Bradshaw, the area’s MP, accused the National Housing Corporation (NHC) of neglecting The Pine.

But directly responding to Bradshaw’s impassioned plea for answers so that she could tell the teen’s family what went wrong, Payne said he would not condone attacks on the NHC by any minister or Member of Parliament.

Payne said: “I know members can be somewhat passionate about their constituency. Some of us in this chamber seem to have forgotten that we have only been here for a few months.

“I stop short of actually, directly blaming any particular Government agency and I think it is wrong when officers who work tirelessly are being requested to make certain decisions against their own professional competence and professional reputation when they could hear people actually being critical of them and their institution.

“As Minister, however animated we might be as it relates to our own constituency, I certainly will not condone any attacks on the institution.”

The Housing Minister said the NHC is facing serious challenges and enough resources to fix all the problems were just not at their disposal.

He declared: “There are serious problems in the housing estates and particularly in The Pine but you can’t just come and blame the National Housing Corporation that has done its best under trying circumstances.

“The maintenance of the wells is a problem. The maintenance of the estates is a problem. The thing about it is there is no money coming in. People are not paying rent. Government has left National Housing Corporation in a state where it has to try to manage its resources.
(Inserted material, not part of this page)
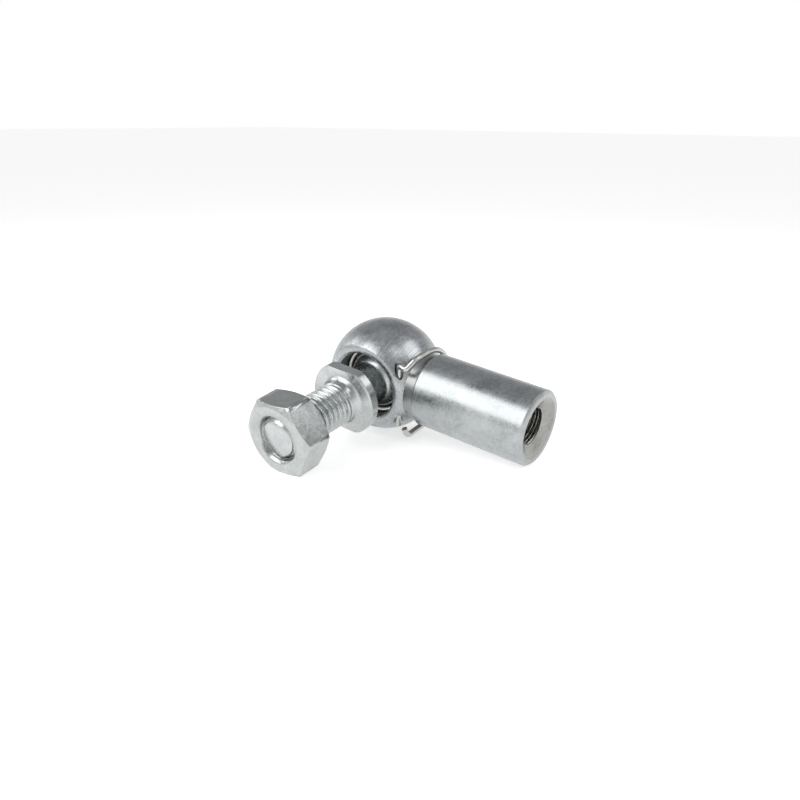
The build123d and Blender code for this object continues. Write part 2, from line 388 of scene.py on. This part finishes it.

“There is no resource to fix any single emergency. You can’t just come and blame NHC. I mean the NHC as of today. Blame the NHC but blame the last Government for their failure to fix the problems.

“We haven’t finished the inspections yet the reports are still coming in. We are hopeful that we will be able to arrest the situation with respect to the problems that have surfaced in The Pine.

Payne  cautioned that it would take time for Government to fix the myriad problems that NHC tenants face.

The Housing Minister said: “Rest assured that we as a Government will do all that is required . . . I can’t say that it not something that cannot happen again but we have to try to make sure that it does not happen again. I ask the members of the chamber to stop the blame game.

“The National Housing Corporation has been dealt a hard hand but we will do our best to ensure that the incidences that took place in The Pine will not be replicated. But it is not something that will happen overnight. It is going to take us time.”